The music industry globally may not be dead, but it is a shadow of what it used to be. Not just commercially, but also creatively speaking. And the ways it survives at all are often truly tragic. Only last weekend I watched the Eurovision song contest (or rather the first thirty or forty minutes of it – because I could bear no more). This is a sad manifestation of music indeed. It’s an over-produced, politically correct, mush of mediocre performers. It’s not even a pure talent contest – it’s a sanitised mashup masquerading as a beacon of increased international understanding. It is fundamentally contrived and has little or nothing to do with talent or real music.

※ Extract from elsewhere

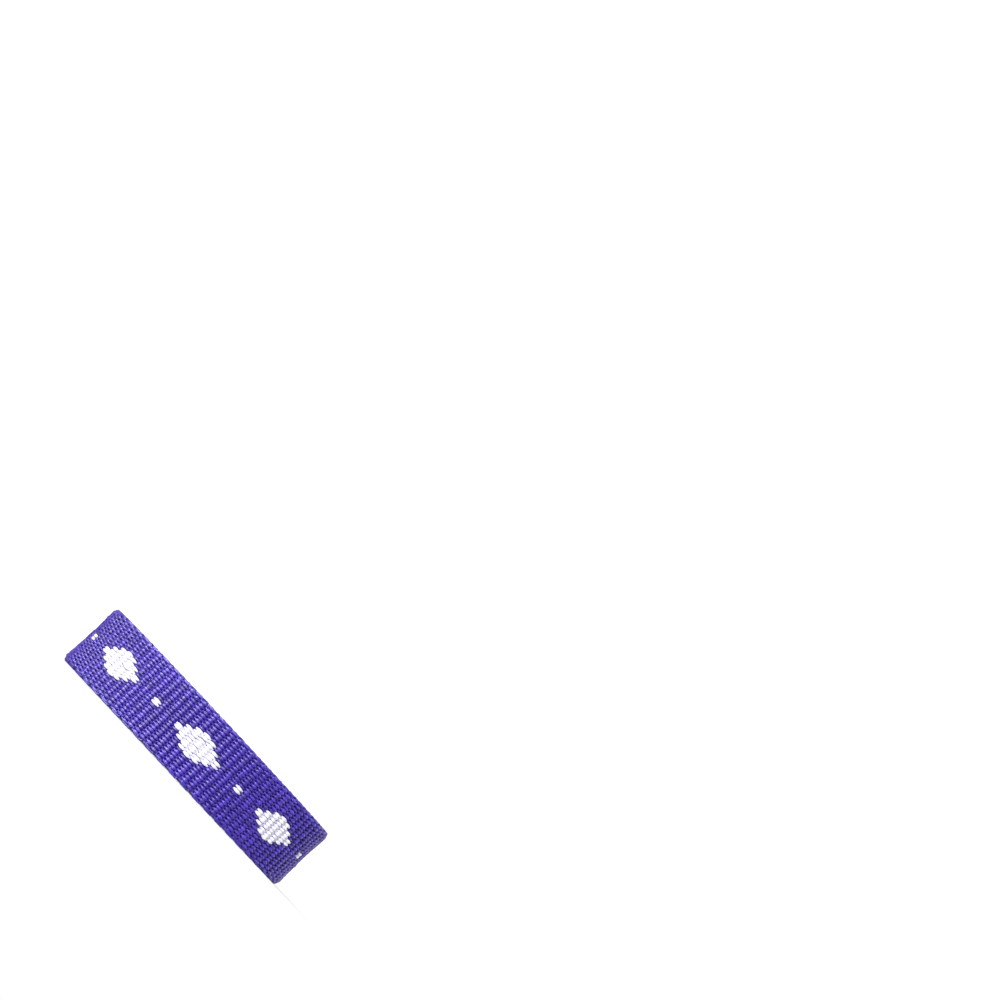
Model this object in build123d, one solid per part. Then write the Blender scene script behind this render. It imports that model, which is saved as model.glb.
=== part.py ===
from build123d import *
import math
import os

# A woven wristband, closed into a wrist loop and lying on its side: the loop's axis is +Z and its lower
# long edge is the flat land at z = 0. X is the loop's breadth, Y its depth, and the front faces -Y.
# All lengths are in millimetres.

# The strap
band_width = 14.0
wall_thickness = 1.3
rib_pitch = 1.58
rib_depth = 0.22
selvedge_height = 0.45
selvedge_radius = 0.28

# The loop, measured inside the strap
inside_breadth = 56.6
inside_depth = 39.8
side_inside_radius = 13.2

# The joiner at the back of the loop
clasp_length = 20.0
clasp_plate = 1.0
clasp_web = 3.2
clasp_edge_radius = 0.4
pocket_clearance = 0.12
band_end_gap = 0.3

# How far the core of the strap stands above the valleys between its ribs
core_relief = 0.03

# The middle line of the wall is an oval of four arcs that meet smoothly. Two are narrow, at the sides of
# the wrist, and two are wide, at its front and back.
half_breadth = (inside_breadth + wall_thickness) / 2
half_depth = (inside_depth + wall_thickness) / 2
side_radius = side_inside_radius + wall_thickness / 2
side_centre = half_breadth - side_radius
wide_radius = (side_centre**2 + half_depth**2 - side_radius**2) / (2 * (half_depth - side_radius))
wide_centre = wide_radius - half_depth
wide_half_angle = math.atan2(side_centre, wide_centre)
side_angle = math.pi - 2 * wide_half_angle

# The five runs of that line, in order from the middle of the back towards -X: the centre of each arc,
# its radius and how far it turns
run_table = [
    {"centre": (0, -wide_centre), "radius": wide_radius, "turn": wide_half_angle},
    {"centre": (-side_centre, 0), "radius": side_radius, "turn": side_angle},
    {"centre": (0, wide_centre), "radius": wide_radius, "turn": 2 * wide_half_angle},
    {"centre": (side_centre, 0), "radius": side_radius, "turn": side_angle},
    {"centre": (0, -wide_centre), "radius": wide_radius, "turn": wide_half_angle},
]
loop_length = sum(run["radius"] * run["turn"] for run in run_table)
back_direction = math.pi / 2

# The strap's ends stop short of the joiner's web
end_inset = clasp_web / 2 + band_end_gap
strap_length = loop_length - 2 * end_inset

# The joiner's two plates close on the strap with a clearance, so its pocket and outside follow the wall
half_pocket = wall_thickness / 2 + pocket_clearance
half_clasp = half_pocket + clasp_plate

# The joiner stands out at the back, so the loop moves forward until its outside is centred on the origin
back_reach = half_depth + half_clasp
front_reach = half_depth + wall_thickness / 2
centring = Pos(0, (front_reach - back_reach) / 2, 0)


def loop_point(length, offset):
    """The point at a length along the middle line, moved outwards from it by an offset."""
    direction = back_direction
    for run in run_table:
        run_length = run["radius"] * run["turn"]
        if length <= run_length or run is run_table[-1]:
            break
        length -= run_length
        direction += run["turn"]
    direction += length / run["radius"]
    reach = run["radius"] + offset
    x = run["centre"][0] + reach * math.cos(direction)
    y = run["centre"][1] + reach * math.sin(direction)
    return (x, y)


def ribbed_edges(count, side):
    """The wavy outline of one face of the strap: an arc for each rib, from valley over crown to valley."""
    crown = side * wall_thickness / 2
    valley = crown - side * rib_depth
    pitch = strap_length / count
    edges = []
    for rib in range(count):
        start = end_inset + rib * pitch
        edges.append(
            ThreePointArc(
                loop_point(start, valley),
                loop_point(start + pitch / 2, crown),
                loop_point(start + pitch, valley),
            )
        )
    return edges


def curved_bar(radius, thickness, corner, turn):
    """A bar as high as the strap, bent about +Z at a radius: its section is a rounded rectangle."""
    section = RectangleRounded(thickness, band_width, corner) if corner else Rectangle(thickness, band_width)
    placed = Pos(radius, 0, band_width / 2) * (Plane.XZ * section)
    return revolve(placed, axis=Axis.Z, revolution_arc=math.degrees(turn))


def placed_bar(bar, centre, direction):
    """A curved bar moved to its arc's centre and turned to start at a direction."""
    return Pos(centre[0], centre[1], 0) * Rot(0, 0, math.degrees(direction)) * bar


def make_core():
    """The smooth middle of the strap, full height, with rounded selvedges and a flat land on each."""
    thickness = wall_thickness - 2 * (rib_depth - core_relief)
    end_turn = end_inset / wide_radius
    direction = back_direction + end_turn
    core = None
    for run in run_table:
        is_end_run = run is run_table[0] or run is run_table[-1]
        turn = run["turn"] - end_turn if is_end_run else run["turn"]
        bar = curved_bar(run["radius"], thickness, selvedge_radius, turn)
        piece = placed_bar(bar, run["centre"], direction)
        direction += turn
        core = piece if core is None else core + piece
    return core


def make_ribs():
    """The ribs of both faces as one upright wall, which stops short of the selvedges."""
    rib_count = 2 * round((strap_length / rib_pitch - 1) / 2) + 1
    outer = ribbed_edges(rib_count, 1)
    inner = ribbed_edges(rib_count, -1)
    end_caps = [Line(outer[0] @ 0, inner[0] @ 0), Line(outer[-1] @ 1, inner[-1] @ 1)]
    outline = make_face(Curve() + outer + inner + end_caps)
    wall = extrude(outline, band_width - 2 * selvedge_height, dir=(0, 0, 1))
    return Pos(0, 0, selvedge_height) * wall


def make_band():
    """The woven strap in one piece."""
    return centring * (make_core() + make_ribs())


def make_clasp():
    """The joiner: two curved plates with a web between them, which leaves a pocket at each end."""
    whole_turn = clasp_length / wide_radius
    pocket_turn = (clasp_length - clasp_web) / 2 / wide_radius
    body = curved_bar(wide_radius, 2 * half_clasp, clasp_edge_radius, whole_turn)
    pocket = curved_bar(wide_radius, 2 * half_pocket, 0, pocket_turn)
    clasp = body - pocket - placed_bar(pocket, (0, 0), whole_turn - pocket_turn)
    return centring * placed_bar(clasp, (0, -wide_centre), back_direction - whole_turn / 2)


def main():
    os.makedirs("parts", exist_ok=True)
    export_step(make_band(), "parts/band.step")
    export_step(make_clasp(), "parts/clasp.step")
    print("loop length", round(loop_length, 2), "strap length", round(strap_length, 2))


main()
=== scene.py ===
# A woven wristband: yarns, pattern and finishes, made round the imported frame
import bpy
import math
import numpy as np
from mathutils import Matrix, Vector


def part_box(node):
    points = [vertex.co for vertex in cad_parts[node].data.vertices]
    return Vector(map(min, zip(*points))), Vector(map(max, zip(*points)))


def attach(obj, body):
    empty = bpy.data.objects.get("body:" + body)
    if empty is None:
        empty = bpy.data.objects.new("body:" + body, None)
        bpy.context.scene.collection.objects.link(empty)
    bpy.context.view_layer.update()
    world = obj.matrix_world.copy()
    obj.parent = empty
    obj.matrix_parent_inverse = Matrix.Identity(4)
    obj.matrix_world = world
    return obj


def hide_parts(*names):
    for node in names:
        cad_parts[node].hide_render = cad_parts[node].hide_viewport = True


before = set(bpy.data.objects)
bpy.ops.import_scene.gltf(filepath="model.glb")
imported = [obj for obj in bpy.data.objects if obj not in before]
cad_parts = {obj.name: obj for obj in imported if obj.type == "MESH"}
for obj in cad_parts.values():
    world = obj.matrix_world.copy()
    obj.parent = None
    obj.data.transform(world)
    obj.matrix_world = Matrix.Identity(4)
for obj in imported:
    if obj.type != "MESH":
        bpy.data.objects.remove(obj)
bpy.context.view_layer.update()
print("frame loaded:", sorted(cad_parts))


mm = 0.001
up = np.array([0.0, 0.0, 1.0])

# The loop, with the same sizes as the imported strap, and how the woven strap strays from it
loopSizes = {
    "insideBreadth": 56.6 * mm,
    "insideDepth": 39.8 * mm,
    "sideInsideRadius": 13.2 * mm,
    "wall": 1.3 * mm,
    "endInset": 1.9 * mm,     # from the middle of the back to each end of the strap
    "ribPitch": 1.58 * mm,    # about, as the strap has a whole, odd number of ribs
    "pullReach": 1.2,         # how far the side turns change the strap, as a share of half a turn
    "dish": 0.22 * mm,        # how hollow the strap is across its width at the side turns
    "dishInward": 0.75,       # the share of it by which the middle is drawn in
    "curl": 0.5 * mm,         # how far the two edges draw in at the side turns
    "curlReach": 1.1 * mm,
    "lean": 0.13 * mm,        # how far the ribs lean along the strap, at its edges
    "leanStart": 65.0 * mm,   # where along the loop they stand upright
    "wobble": 0.05 * mm,
    "wobbleLength": 13.0 * mm,
    "wobbleSlant": 3.0,       # radians from the middle of the width to an edge
    "steadyEnds": 10.0 * mm,  # over which the lean and the wobble fade out at both ends
}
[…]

In case you've never seen it, here is a sample of what's on offer. And despite the video title, I'd contend that this isn't the worst, it's actually a pretty representative sample:




Instead of spreading peace and love around the world, Eurovision actually embodies some of the worst characteristics we complain about in the rest of society – it is highly creative only in the ways it generates money by leveraging nationalistic pride and prejudice. Even Terry Wogan, the UK’s presenter of Eurovision since 1980 stood down from the BBC One's broadcast in 2008 saying "The voting used to be about the songs. Now it's about national prejudices. We [the United Kingdom] are on our own. We had a very good song, a very good singer, we came joint last. I don't want to be presiding over another debacle".

This is what the digital revolution does to creative industries; it sanitises, it packages, it expands quantity but erodes quality. Essentially it devalues everything it touches. Eurovision certainly shows no signs of throwing up the next David Bowie or Queen. But I guess it might just manage an Ed Sheeran or Beyoncé clone.